Die Elemente eines Pulsschlag-Meetings
Ist das Warum hinter einem Meeting klar, nämlich den Puls des Unternehmens zu messen und zu regulieren, so gilt es nun noch zu klären wie das Meeting jetzt zu einem produktiven Austausch, statt zu einer Laberrunde transformiert wird. Hier sind zwei Faktoren entscheidend. Die zeitliche Begrenzung und die klare Struktur. Seit meiner Kenntnis über Meetings und wie Sie am produktivsten im Unternehmen eingesetzt werden können, folgen meine Meetings immer folgenden Mustern:
Kontinuierlich und terminiert
Wir führen das Pulsschlag-Meeting einmal in der Woche durch und zwar immer am selben Tag und zur selben Uhrzeit. Fünf Minuten vor dem Meeting anwesend zu sein ist hier der Zielwert. Wer zu spät kommt oder unentschuldigt fehlt, der zahlt in unserem Fall einen Obolus von fünf Euro in ein Sparschwein, dessen Inhalt wir regelmäßig spenden.
Zeitlich begrenzt
Jedes Meeting ist auf genau 90 Minuten begrenzt und folgt einer klaren Agenda mit festen Zeitblöcken.
Klare Agenda
Jedes Meeting startet mit einem „Check-In“ in welchem die Teilnehmer kurz darüber berichten wie es Ihnen geht und was Sie Privates oder Berufliches mit dem Team teilen möchten.
Danach folgt ein „Reporting“-Block, in welchem der Pulsschlag gemessen wird. Hierfür gehen wir die Aufgaben und Beschlüsse des letzten Meetings durch und die Verantwortlichen äußern sich kurz dazu, ob die Aufgabe erledigt wurde oder nicht. Es geht hierbei nur um den Status (“erledigt” oder “offen”). Der Moderator achtet darauf dass hier keine Rechtfertigung oder Diskussion stattfindet. Ist eine Aufgabe nicht erledigt wie vorgesehen kommt Sie auf die „Engpass und Problemliste“, die im dritten Block des Meetings diskutiert wird. Nach den Aufgaben bildet das gemeinsam Durchsehen der „Scorecard“ den Abschluss des Reporting-Blocks. Weichen Kennzahlen von den Sollwerten ab, so kommen diese ebenfalls auf den dritten Teil des Meetings (Engpass und Problemliste).

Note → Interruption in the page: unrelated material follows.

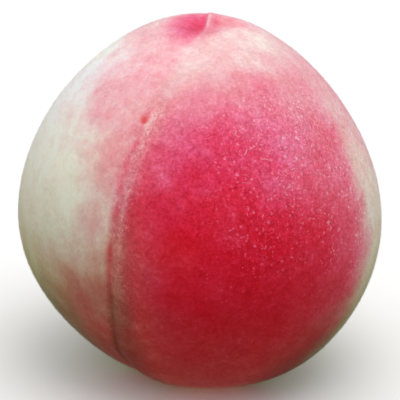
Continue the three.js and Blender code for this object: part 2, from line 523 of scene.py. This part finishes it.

Ist das Reporting erledigt, kommt die Engpass und Problemliste. Sie macht 2/3 der verfügbaren Zeit aus. Alle Probleme und Abweichungen aus den Beschlüssen des vorherigen Meetings, aber auch die Probleme des Tagesgeschäfts werden hier auf einer Liste gesammelt. Der Moderator stellt die Liste kurz vor und die Runde einigt sich auf die TOP 3 Prioritäten.

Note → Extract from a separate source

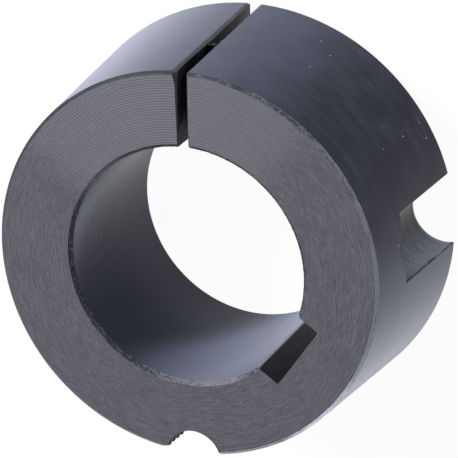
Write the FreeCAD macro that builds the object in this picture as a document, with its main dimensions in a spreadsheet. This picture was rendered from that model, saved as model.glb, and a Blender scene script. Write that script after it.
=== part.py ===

Jetzt wird mit TOP 1 der Liste begonnen und der Verantwortliche für diesen Punkt (z.B. der Abteilungsleiter) stellt die Situation aus seiner Sicht kurz vor. Jetzt haben alle anderen Teilnehmer die Gelegenheit ebenfalls Ihre Meinung dazu zu äußern. Wichtig ist hier, dass der Moderator des Meetings darauf achtet, dass jeder sein Argument nur einmal vorbringt und keine Diskussion oder Schuldzuweisungen beginnen. Haben alle Ihren Standpunkt klar gemacht, ist es die Pflicht der Runde, einen Beschluss zu fassen wie dem Problem jetzt begegnet wird bzw. wie der Engpass aus dem Weg geräumt wird. Wichtig ist hier, dass es einen Beschluss gibt! Auch wenn der vielleicht noch nicht perfekt ist. Der Beschluss wird in eine Aufgabe formuliert und erhält einen Verantwortlichen für die Umsetzung aus der Runde. Die Erledigung der Aufgabe wird im nächsten Meeting berichtet und somit ständig überwacht. Dann geht es weiter zu TOP 2 der Liste usw.
Nach 80 Minuten wird die Diskussion beendet, der Moderator fasst die Beschlüsse noch einmal zusammen und jeder bekommt die Gelegenheit ein Feedback über das Meeting und dessen Verlauf zu geben. Nach exakt 90 Minuten endet das Meeting.
Der Puls Effekt
In meinem Unternehmen hat diese strukturierte Herangehensweise damals wahre Wunder bewirkt. Jeder im Team fand unsere Besprechungen produktiver und informativ. Die Streitereien und gegenseitigen Schuldzuweisungen waren danach weitestgehend verschwunden und die Produktivität stieg enorm.